The evolving web scraping technologies employed throughout the summer research camp led to findings about the general corpus collection process about Latin America. Before any of our software developers created a web scraping tool, we gathered data by manually. We searched for articles, copied their title and body, converted that information into plain text format, and stored it for future use. After the implementation of an early web scraping tool, we learned that many of our sources’ formats were difficult to navigate. For instance, some sites were missing a search bar, while others required a subscription for access. As far as search term results, we found that “humanities,” and “liberal arts,” had the least number of hits compared to “the arts,” a common theme in the WE1S corpora. This fact paved way for our discussion about possible search terms that are used in Latin America to refer to the humanities, such as social sciences. Even though we are waiting for our developers to create an adaptable and consistent web scraping tool, our corpus now contains hundreds of Latin American articles. Though we progressed, this team faced a variety of challenges trying to produce a large corpus that is representative, because of the WhatEvery1Says English language requirement.

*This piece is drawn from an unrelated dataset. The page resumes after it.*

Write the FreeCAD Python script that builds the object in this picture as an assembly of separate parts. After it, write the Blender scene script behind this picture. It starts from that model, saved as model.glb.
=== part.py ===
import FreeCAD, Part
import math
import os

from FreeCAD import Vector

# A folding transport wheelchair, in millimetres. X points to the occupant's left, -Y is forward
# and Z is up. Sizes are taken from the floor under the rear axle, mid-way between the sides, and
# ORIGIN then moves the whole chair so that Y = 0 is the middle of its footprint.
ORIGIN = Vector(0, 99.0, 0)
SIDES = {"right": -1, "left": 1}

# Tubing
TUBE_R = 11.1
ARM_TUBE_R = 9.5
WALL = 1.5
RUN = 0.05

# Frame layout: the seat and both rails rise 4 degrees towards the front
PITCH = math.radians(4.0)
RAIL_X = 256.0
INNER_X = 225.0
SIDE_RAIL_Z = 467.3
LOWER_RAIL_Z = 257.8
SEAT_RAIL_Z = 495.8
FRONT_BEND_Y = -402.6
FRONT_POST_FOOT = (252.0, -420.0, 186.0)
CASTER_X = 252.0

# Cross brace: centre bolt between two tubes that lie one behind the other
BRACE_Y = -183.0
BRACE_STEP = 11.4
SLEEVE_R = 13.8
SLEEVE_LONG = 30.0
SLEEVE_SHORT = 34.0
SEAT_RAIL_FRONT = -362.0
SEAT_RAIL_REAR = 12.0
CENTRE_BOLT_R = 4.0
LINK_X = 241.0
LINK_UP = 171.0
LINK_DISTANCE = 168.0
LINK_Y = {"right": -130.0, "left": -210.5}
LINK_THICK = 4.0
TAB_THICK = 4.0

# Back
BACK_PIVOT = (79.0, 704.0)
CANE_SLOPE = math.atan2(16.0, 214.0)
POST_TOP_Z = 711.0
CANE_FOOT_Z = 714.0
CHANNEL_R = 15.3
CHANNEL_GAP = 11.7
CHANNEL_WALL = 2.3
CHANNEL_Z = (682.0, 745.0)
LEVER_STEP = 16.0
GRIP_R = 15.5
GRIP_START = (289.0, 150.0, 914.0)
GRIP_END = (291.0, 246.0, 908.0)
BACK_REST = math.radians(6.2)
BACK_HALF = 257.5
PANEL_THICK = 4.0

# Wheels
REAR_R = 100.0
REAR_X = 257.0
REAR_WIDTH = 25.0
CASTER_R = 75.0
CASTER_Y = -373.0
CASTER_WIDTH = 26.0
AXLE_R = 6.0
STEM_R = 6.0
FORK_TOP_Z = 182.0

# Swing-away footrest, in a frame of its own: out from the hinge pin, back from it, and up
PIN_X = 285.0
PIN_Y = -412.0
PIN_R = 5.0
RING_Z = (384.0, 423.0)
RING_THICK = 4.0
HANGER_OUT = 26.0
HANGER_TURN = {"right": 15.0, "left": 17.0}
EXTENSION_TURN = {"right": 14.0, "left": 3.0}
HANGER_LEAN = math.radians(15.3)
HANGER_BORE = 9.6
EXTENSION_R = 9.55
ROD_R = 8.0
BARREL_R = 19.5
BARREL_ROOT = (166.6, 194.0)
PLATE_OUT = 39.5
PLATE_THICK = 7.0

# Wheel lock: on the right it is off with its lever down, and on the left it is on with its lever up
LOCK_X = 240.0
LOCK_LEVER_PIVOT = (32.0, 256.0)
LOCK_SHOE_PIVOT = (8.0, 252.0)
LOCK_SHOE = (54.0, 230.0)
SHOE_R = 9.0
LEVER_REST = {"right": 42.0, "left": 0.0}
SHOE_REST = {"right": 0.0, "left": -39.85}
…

The majority of Latin American countries consider the English language to be a classed skill, mostly accessible to the university-educated and middle-to-upper class individuals. In addition to the creoles and Indigenous languages spoken daily in countries such as Honduras, Nicaragua, and Guatemala, Spanish is the official language for all Central American countries except Belize. This remains true for South America, except Brazil whose official language is Portuguese. This makes us question why the online English news sources were created and who their intended audience is. It is apparent that these sources are exclusionarily aimed at a certain group, since so few in Latin America can actually read their news in English. Our findings conclude that many of these sources are written by expatriates living in Latin America, reflecting biases that are skewed by individual social location. It is clear that some sources promote a world view that does not reflect that of the majority of the population. In our case, much of the online English news discourse about the humanities in Latin America does not reflect WhatEvery1Says, but what a select few are saying. Truly exploring the conversation as a whole would mean incorporating Spanish language sources to reflect the majority’s views, presenting a further challenge to this project.

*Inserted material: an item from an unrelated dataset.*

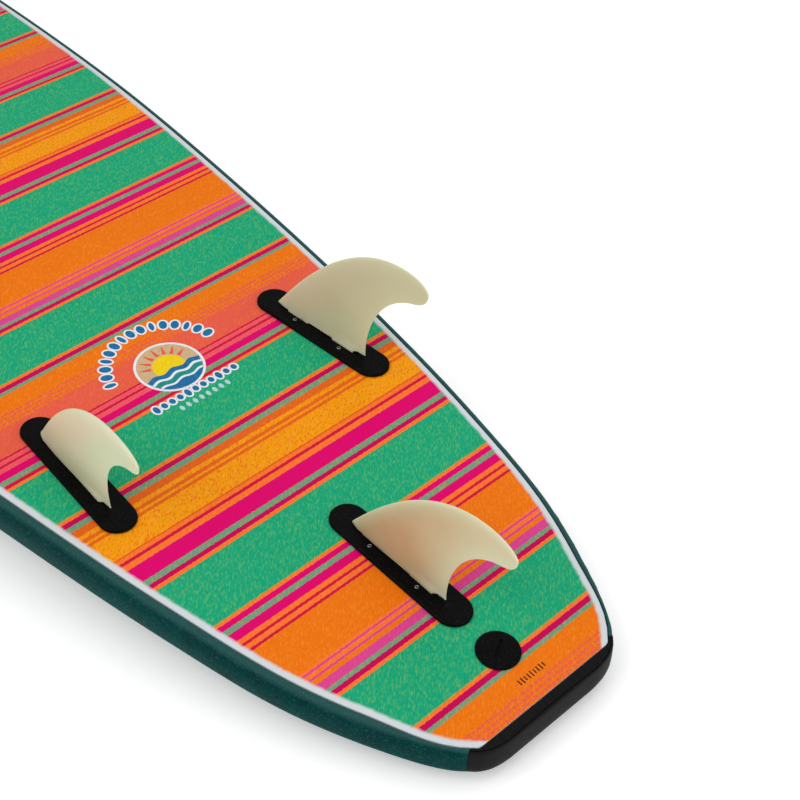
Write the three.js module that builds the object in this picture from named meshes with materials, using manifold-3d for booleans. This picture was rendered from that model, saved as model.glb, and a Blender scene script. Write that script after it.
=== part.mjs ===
// Soft-top surfboard with three fins, lying on its deck with the bottom face up.
// Millimetres. +X runs towards the tail, +Y towards the left rail, +Z out of the bottom face.
// A station is a distance from the tail end, and a depth is measured down from the bottom face.
import * as THREE from 'three';
import { mergeVertices } from 'three/addons/utils/BufferGeometryUtils.js';
import Module from 'manifold-3d';

const wasm = await Module();
wasm.setup();

// ---------------------------------------------------------------- driving dimensions

const LENGTH = 2438; // tail end to nose tip
const GAP = 0.3; // between pieces that touch

// plan outline of the widest line, as station and half width
const TAIL_FLAT = 48; // half width of the straight tail end
const TAIL_CORNER = [0, 74]; // where the lines of the tail end and the rail cross
const RAIL_LINE = [
  [11, 85], [26, 99.5], [61, 121], [147, 158], [278, 189], [450, 218], [680, 248], [950, 277],
  [1260, 292.5], [1600, 284], [1880, 258], [2130, 212], [2300, 157], [2395, 98], [2430, 46],
];
const SPINE_TAIL = 45; // the surfaces close onto a line between these two stations
const SPINE_NOSE = 2250;

const TAIL_ROCKER = 67; // lift of the bottom's tail end over TAIL_ROCKER_RUN
const TAIL_ROCKER_RUN = 1000;
const NOSE_ROCKER = 86;
const NOSE_ROCKER_START = 1200;
const NOSE_ROCKER_POWER = 2.3;

const THICKNESS = 83; // at the thickest station
const THICKEST = 1150;
const TAIL_FOIL = { drop: 0.5, power: 2.6 };
const NOSE_FOIL = { drop: 0.69, power: 3 };
const DECK_POWER = 3.1; // squareness of the crowned deck

const WIDEST_DEPTH = 19; // depth of the widest line
const RAIL_EDGE_RUN = 10; // how far in from the widest line the flat bottom begins
const TAIL_EDGE_RUN = 2.5;
const TAIL_EDGE_DEPTH = 3;
const RAIL_WALL = 3; // upright strip at the widest line

const SKIN = 6; // foam skin of the deck and the rails
const SLICK = 2.2; // printed plastic sheet on the bottom
const BACKING = 3.1; // foam sheet under the slick
const CORE_TOP = SLICK + GAP + BACKING + GAP;
const DECK_SEAM = 30; // the deck skin starts this far in from the rail
const DECK_TONGUE = 50; // half width of the deck skin where it reaches the tail
const DECK_JOIN = 118; // the deck skin around the leash plug is its own piece, up to this station

const BUMPER = 14; // length of the tail bumper on the rails
const FLANGE = 11; // and on the bottom, up to the slick
const GROOVE = { inset: 1.6, width: 1.2, depth: 1.1 };

const STRINGER = 4;
const STRINGER_SPREAD = 95; // side stringers from the centre line
const STRINGER_END = 95; // the centre stringer stops at this station, ahead of the leash plug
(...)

Another challenge we faced connected to language is our limited number of search terms. Aside from the difficulty of achieving representativeness through the English language, our search terms (“humanities,” “liberal arts,” “the arts”) exclude some Latin American terminology relating to the humanities. After scraping multiple Latin American articles, we began to question the scarcity of articles in each of our sources in comparison to other group corpora sizes. For instance, in a corpus collection process of Amandala, a Belizean online news source, we found nine articles for humanities, 14 for “liberal arts,” and a total of 39 for “the arts.” The majority of these articles are irrelevant to our mission, because they focus on different aspects of art such as festivals, museums, and visual artists. Although these articles may be useful in the future, these results proves that we must expand our search terms and create an ontology in order to compile a relevant Latin American corpus.

To expand our knowledge about terminology relating to the discourse about the humanities in Latin America, we read “¿Quién piensa en las artes y las humanidades?” (Who Thinks in the Arts and the Humanities?), an online Columbian news article published in Semana in 2016. In this Spanish-language article we find that the humanities is being discussed with/was “ciencias sociales,” (social sciences). This article proves that one of the reasons we found such a small number of hits is our exclusion of relevant terms. In order to build a representative corpus, we must create a set of terms that will reflect our understanding of the terminology used in Latin American discourse about the humanities.

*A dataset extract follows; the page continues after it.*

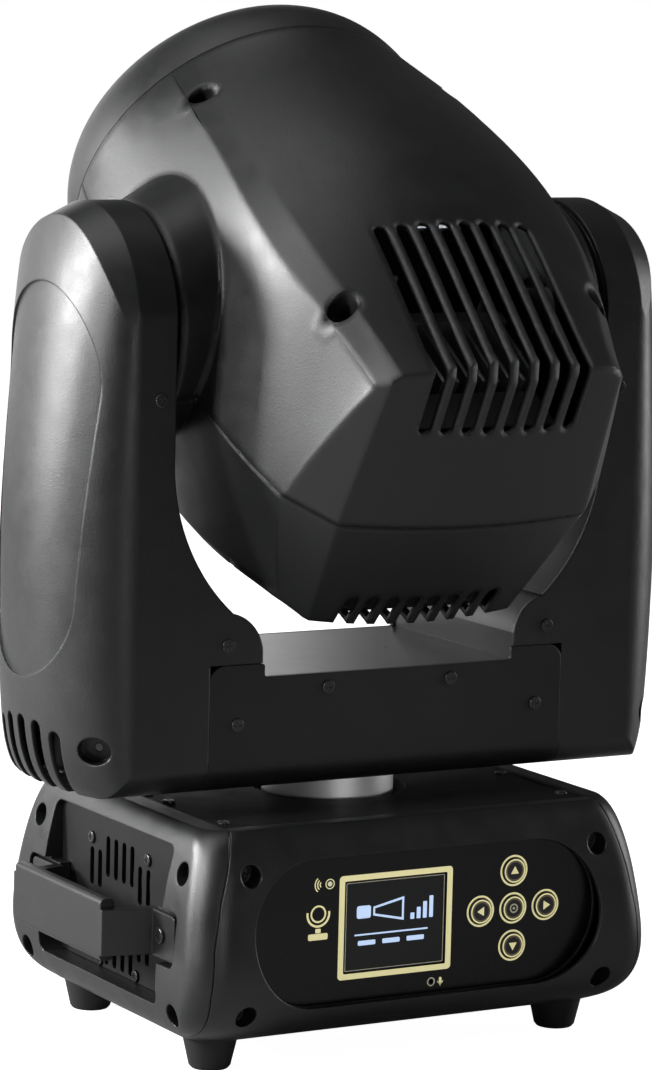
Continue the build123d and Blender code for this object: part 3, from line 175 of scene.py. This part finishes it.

Alongside this speculation, the article brought to light some of the social issues shaping the conversation surrounding higher education in Colombia. Like in the United States, there is an ongoing debate throughout Latin America regarding the value of the humanities. On one end, there appears to be an inherent bias towards professions that are deemed most profitable, both for the individual and the country as a whole. The humanities are often viewed as inferior to the hard sciences, with many promoting fields like engineering, chemistry and mathematics as more valuable. Such fields are presumed to provide a competitive edge for success in the global market, crucial to the progress of many developing nations. Scholars in the opposite camp insist that measurement of success should be both quantitative and qualitative, insisting that progress should not result in the death of the humanities because it promotes understanding of social phenomena like power, culture, and artistic expression. Their decline could consequently result in reduced critical thinking capacity. They argue that technological advancement should increase employment in STEM fields, but also promote artistic and social theory, which can lead to an increase in economic and cultural capital in the international market.

Such conversations remind us about the importance of including commonly underrepresented, or third world, regions in our corpora. Discussion about the humanities will vary from region to region, but there are patterns to be discovered and differences to be discussed. As we learn from “¿Quién piensa en las artes y las humanidades?”, common Eurocentric opinions regarding the humanities are being emulated by a number of scholars around the world. Many ideas overlap, but it is important to study third world regions, such as Latin America, because their fight for development differs from our own. Analyzing such data will allow for a discussion about the stance of the humanities on an international level. To ensure that we do not miss any relevant data, we must broaden our searches and begin to analyze discourse about the humanities in foreign languages.